Latar belakang ekonomi keluarga dari mahasiswa atau mahasiswi yang kuliah di IAIN berbeda satu dengan yang lainnya. Ada yang berasal dari keluarga dengan latar belakang ekonomi menengah ke bawah, dan ada juga yang berasal dari keluarga dengan latar belakang ekonomi menengah ke atas. Bagi mahasiswa atau mahasiswi yang berasal dari keluarga dengan ekonomi menengah ke atas, soal waktu dan nominal pembayaran UKT setiap semester mungkin menjadi sesuatu yang tidak memusingkan. 

Namun, bagi mahasiswa atau mahasiswi yang berasal dari keluarga dengan ekonomi menengah ke bawah, tentu soal waktu dan nominal pembayaran UKT ini menjadi sesuatu yang lain, bisa menjadi problem serius atau sesuatu yang memusingkan di setiap semester. Karena mungkin biayanya harus dicari lewat usaha pribadi terlebih dahulu, dengan bekerja sampingan, berjualan, menawarkan jasa, dan seterusnya. Mudah-mudahan, para pejabat kampus, pemangku kepentingan di bagian keuangan, dan lainnya dapat memahami hal yang saya sampaikan ini. 

Ke depan, selain rutin menggelar program keringanan UKT dari segi waktu. Harapan saya, mudah-mudahan pihak kampus juga bisa menggelar program keringanan UKT dari segi biaya, khususnya bagi teman-teman yang memang sangat membutuhkan (dibuktikan dengan berbagai macam penguat). Selama ini, setahu saya pengajuan keringanan UKT itu sangat susah. Sudah dua kali saya mencoba membantu teman untuk mendapatkan keringanan biaya UKT (tahun lalu dan tahun sekarang), tetapi hasilnya selalu nihil/gagal. Entah apa yang salah, yang jelas, hal ini sering kali membuat saya geleng-geleng kepala. Apalagi jika upaya pengajuan itu telah dilakukan berkali-kali, dan maksimal. Sampai menguras tenaga, uang bensin, dan lain-lain (dari mahasiswa yang mencoba mengajukan) dan bukannya bagaimana, saya kasihan. 

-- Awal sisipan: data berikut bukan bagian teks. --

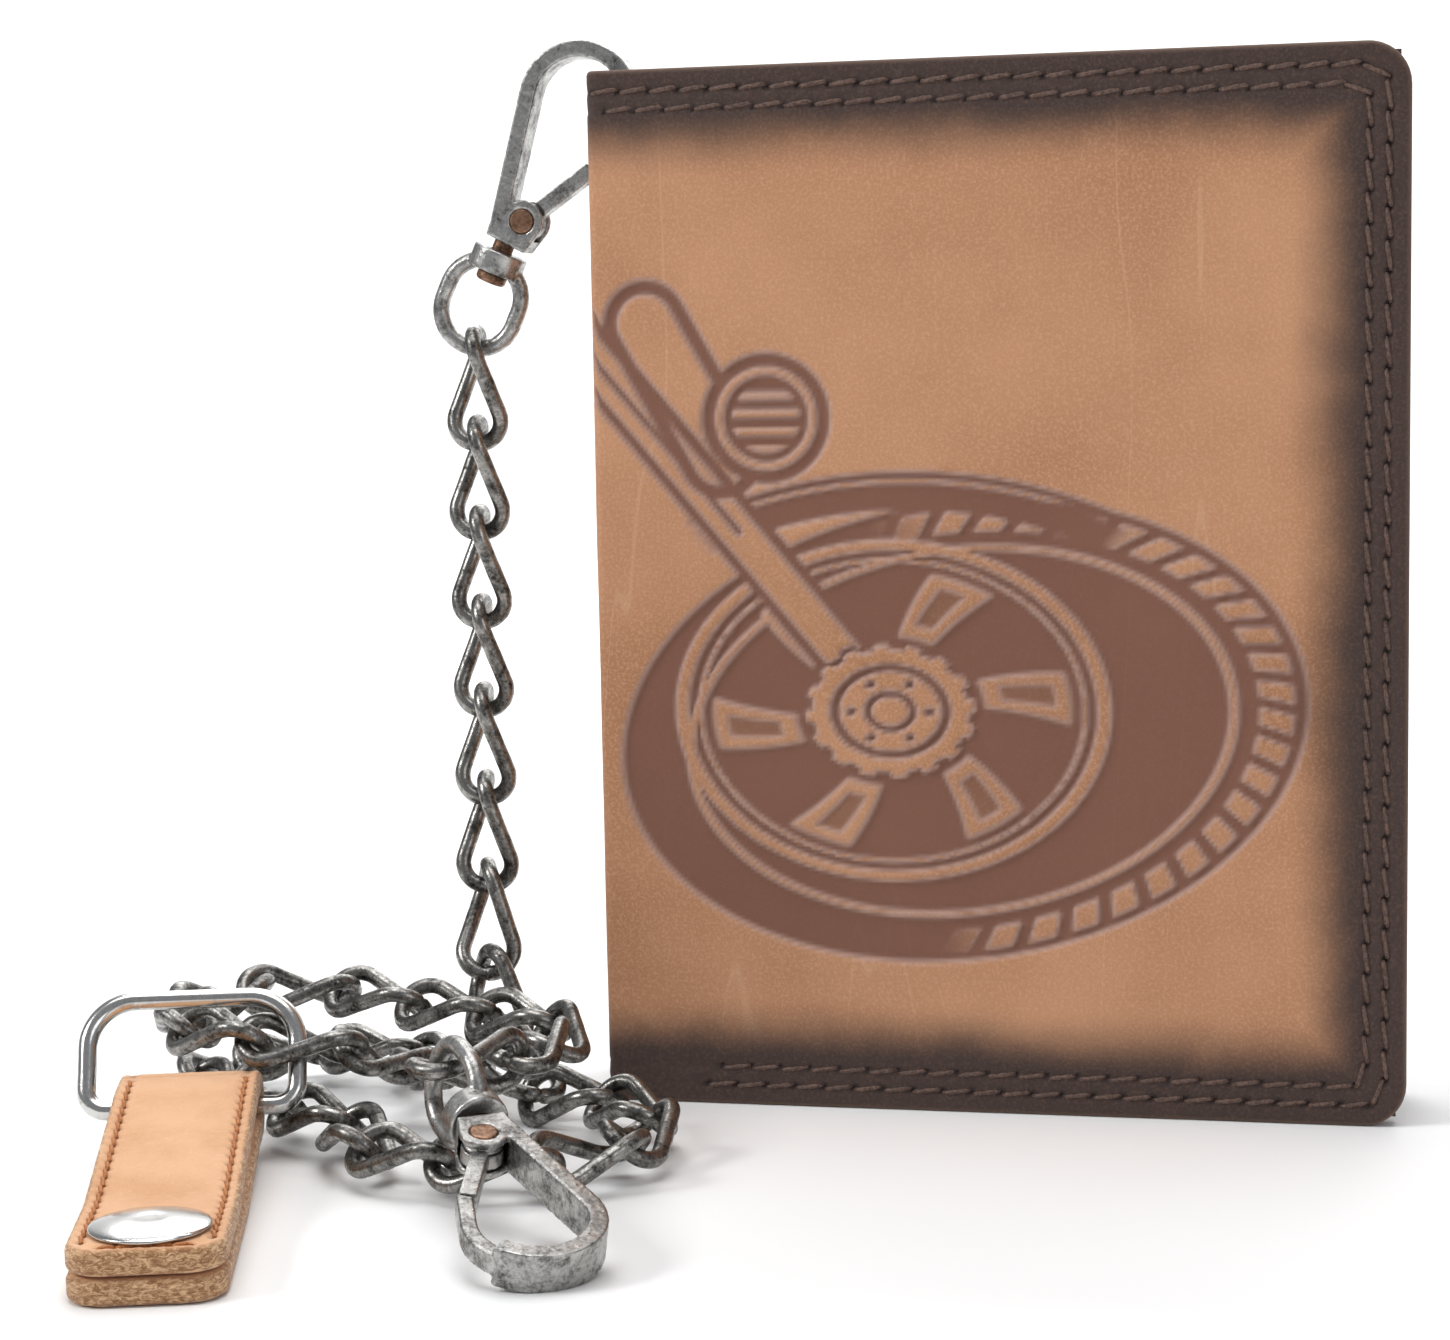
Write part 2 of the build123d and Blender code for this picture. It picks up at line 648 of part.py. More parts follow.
ring_tilt = radians(RING_TILT)
ring_back = Vector(0, 0, sin(ring_tilt)) - tab_run * cos(ring_tilt)
ring_plane = Plane(origin=TAB_FOLD, x_dir=tab_across, z_dir=tab_across.cross(ring_back))
with BuildPart() as tab_ring:
    with BuildLine(ring_plane) as ring_wire:
        FilletPolyline(
            (-RING_HALF_WIDTH, 0), (RING_HALF_WIDTH, 0),
            (RING_HALF_WIDTH, RING_REACH), (-RING_HALF_WIDTH, RING_REACH),
            radius=(2.4, 2.4, 5.5, 5.5), close=True,
        )
    with BuildSketch(Plane(origin=ring_wire.line @ 0, z_dir=ring_wire.line % 0)):
        Circle(RING_WIRE / 2)
    sweep()
keep(tab_ring, "tab_ring")
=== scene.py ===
import json
from math import atan2, ceil, cos, hypot, pi, radians, sin, sqrt, tan

import bpy
from mathutils import Matrix, Vector, noise


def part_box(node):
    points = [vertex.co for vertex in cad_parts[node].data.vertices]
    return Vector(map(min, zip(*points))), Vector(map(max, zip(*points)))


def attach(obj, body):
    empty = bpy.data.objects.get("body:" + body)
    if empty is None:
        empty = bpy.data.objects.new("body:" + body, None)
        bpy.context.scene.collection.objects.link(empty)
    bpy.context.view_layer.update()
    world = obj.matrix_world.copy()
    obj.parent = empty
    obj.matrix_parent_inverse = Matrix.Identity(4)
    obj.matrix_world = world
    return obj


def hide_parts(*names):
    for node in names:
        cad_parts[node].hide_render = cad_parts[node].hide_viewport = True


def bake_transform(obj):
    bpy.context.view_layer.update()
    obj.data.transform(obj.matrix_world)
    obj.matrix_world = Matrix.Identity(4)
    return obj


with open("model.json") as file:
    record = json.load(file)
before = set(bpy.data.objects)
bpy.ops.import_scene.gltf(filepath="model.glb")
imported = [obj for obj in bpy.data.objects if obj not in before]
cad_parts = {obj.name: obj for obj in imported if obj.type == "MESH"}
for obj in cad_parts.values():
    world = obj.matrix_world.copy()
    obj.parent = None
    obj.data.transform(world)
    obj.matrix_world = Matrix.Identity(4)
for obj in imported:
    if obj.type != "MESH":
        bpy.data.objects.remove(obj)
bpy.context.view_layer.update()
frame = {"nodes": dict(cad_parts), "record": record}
MM = 0.001
NODES = frame["nodes"]


def box_mm(node):
    """Lowest and highest corners of a CAD node, in millimetres."""
    low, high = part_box(node)
    return Vector(low) / MM, Vector(high) / MM


# ---- Camera -----------------------------------------------------------------------
CAMERA_AT = (0.08984, -0.35375, 0.09182)
CAMERA_YAW = -0.213398
CAMERA_PITCH = 0.108232
CAMERA_ROLL = -0.019093
LENS = 73.34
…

Terakhir, mengamati berbagai macam hal khususnya yang berkaitan dengan sistem pembayaran UKT dan keluhan teman-teman tentang website Smart Campus IAIN, mudah-mudahan, ke depan pihak kampus juga bisa menyederhanakan (sistem atau aturan pembayaran UKT) serta memperbaiki website Smart Campus itu agar semakin baik dan optimal jika diakses oleh teman-teman mahasiswa. Juga untuk teman-teman mahasiswa secara keseluruhan, saya harap tidak menanggapi berbagai macam hal di atas, baik soal waktu dan sistem pembayaran UKT, Smart Campus, dan problem yang ada di kampus lainnya secara berlebihan/reaktif (emosional, yang diiringi tindakan kurang pertimbangan). Saya pikir, itu tidak akan menyelesaikan masalah. Malah bisa menambah masalah. Kita mahasiswa, cara berpikir kita memang harus kritis, tetapi penerapan cara berpikir tersebut juga harus cerdas dan terukur.